Checks can be pings, specific TCP and UDP port tests, external tests that you write (Servers Alive evaluates the return code of the external application as the device status), NT services, free disk space, URLs, database server queries, several NetWare server parameters and SNMP responses. You must specify a new device entry for each separate check you want to perform.
When and how checks should be made can be specified for each device entry by days of the week and by priority. You also can specify what kind of notification should be raised: sound, e-mail, pager, running an external command or making a syslog entry.
Device dependencies are also supported. This means that devices such as routers aren't polled unless a device that depends on them stops responding; this reduces the polling load and the network traffic.

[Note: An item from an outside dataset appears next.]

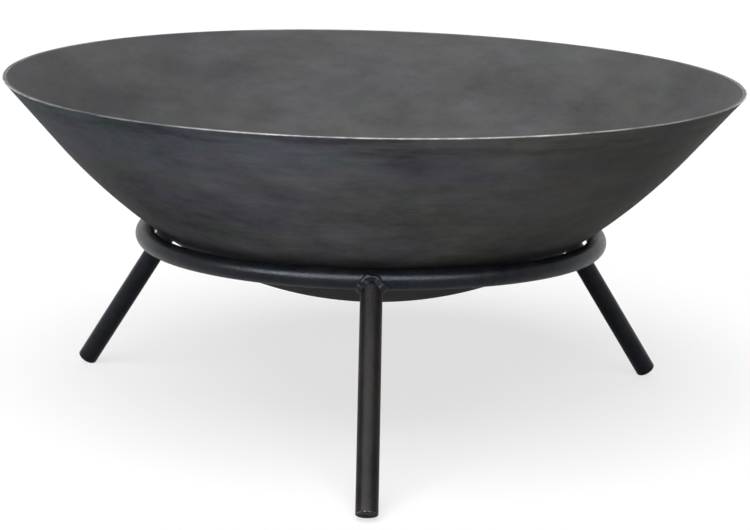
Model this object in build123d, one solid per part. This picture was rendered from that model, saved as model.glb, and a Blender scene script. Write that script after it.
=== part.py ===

For the price and range of features offered it is hard to fault Servers Alive. On the other hand, we'd like to see example HTML templates, setting of the large number of registry entries from within Servers Alive, automatic device discovery and some kind of graphical map.
Our conclusion is that while we generally agree with Mr. Stone, we feel WhatsUp Gold is a more comprehensive product and more suited for larger-scale management strategies than Servers Alive. That said, Servers Alive could easily acquire all those features.
We award Servers Alive nine gearteeth out of ten! A great product and great value.